A guilty person sometimes has the luck to escape detection, but never to feel sure of it

We musn't take on more than we can manage. You shouldn't attempt to absorb all you want to - just what you've room for; simply adopt the right approach and you will end up with room for all you want. The more the mind takes in the more it expands.

A person who goes to a philospher should carry away with him something or other of value everyday; he should return home a sounder man or at least more capable of becoming one. And he will; for the power of philosophy is such that she helps not only those who devote themselves to her but also those who come into contact with her. A person going out into the sun, whether or not this is what he is going out for, will acquire a tan. Customers who sit around too long in a shop selling perfumes carry the scent of the place away with them. And people who have been with a philosopher are bound to have derived from it something of benefit even to the inattentive.

It is easy enough to arouse in a listener a desire for what is honourable; for in every one of us nature has laid the foundations or sown the seeds of the virtues. We are born to them all, all of us, and when a person comes along with the necessary stimulus, then those qualities of the personality are awakened, so to speak from their slumber. Haven't you noticed how the theatre murmurs agreement whenever something is spoken the truth of which we generally recognize and unanimously confirm?

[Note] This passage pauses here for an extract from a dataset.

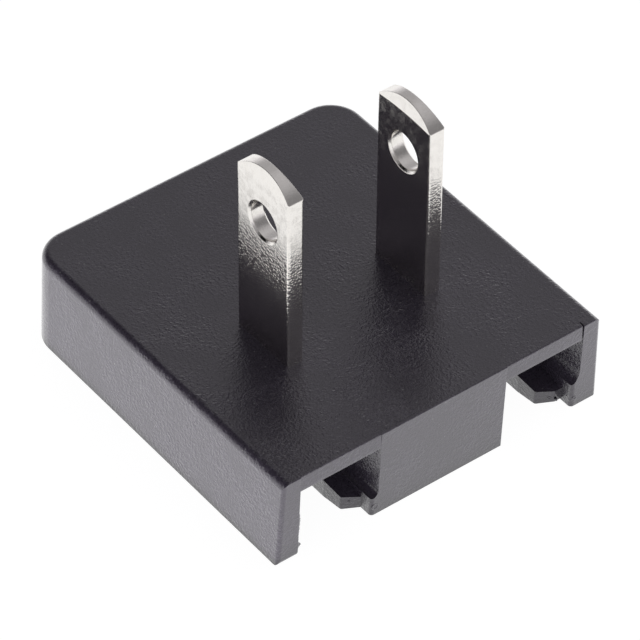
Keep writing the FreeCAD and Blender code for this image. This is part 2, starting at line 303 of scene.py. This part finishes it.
@dataclass(frozen=True)
class SparkErodedPlastic:
    """Black plastic with the fine matt grain of a spark-eroded mould, whose colour carries painted
    shade in the grain's hollows and painted highlights on its tops.

    Attributes:
        name: The material's name.
        dark: Colour in the grain's hollows, which is painted shade.
        light: Colour on the grain's tops, which is a painted highlight.
        speck: Colour of the pale specks.
        roughness: Roughness of the plastic itself.
        uneven: How far the roughness goes down and up with the finer grain.
        skin_roughness: Roughness of the glossier skin that the hot mould leaves.
        ior: Index of refraction of the plastic and of its skin.
        grain: Distance between the grain's bumps.
        grain_height: Height of the bumps.
        bump_band: Values of the noise at a bump's foot and on its top.
        fine_share: Height of the finer grain, as a share of the bumps'.
        fine_band: Values of the finer grain where the roughness is lowest and highest.
        patchiness: Size of the areas where the bumps are lower or higher.
        patch_band: Values of the cloud in an area of low bumps and in one of high bumps.
        patch_heights: Shares of the bumps' height in these two areas.
        patch_painted_highlight: Share of the light colour that an area of high bumps adds, as a
            painted highlight.
        painted_light_band: Heights of the grain that have the first and the second share of painted
            light.
        painted_light_shares: Shares of the light colour at these heights, from painted shade in the
            hollows to a painted highlight on the tops.
        open_face_band: Y of the normal on the open face, and where other faces begin.
        open_face_grain: Share of the grain's height on the open face, which came out smoother.
        fade_band: Y where the grain starts to lose height, and where it stops.
        back_grain: Share of the grain's height that is left from there to the closed back.
        speck_gap: Mean distance between the pale specks.
        speck_size: Radius of a pale speck, as a share of the gap.
        edge_round: Radius of the edges, which are finer than the model's own rounds.
    """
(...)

The poor lack much, the greedy everything. The greedy man does no one any good, but harms no person more than his own self

The listener is told at very considerable length that men should look on riches as consisting in the spirit and not in inherited estates, and that a man is wealthy if he has attuned himself to his restricted means and has made himself rich on little. But verses such as the following he finds a good deal more striking. He needs but little who desires but little. He has his wish, whose wish can be to have what is enough

The best parts of life are flitting by, the worse are to come. The wine which is poured out first is the purest wine in the bottle, the heaviest particles and any cloudiness settling to the bottom. It is just the same with human life. The best comes first. Are we going to let others drain it so as to keep the dregs for ourselves? Let that sentence stick in your mind, accepted as unquestionably as if it had been uttered by an oracle.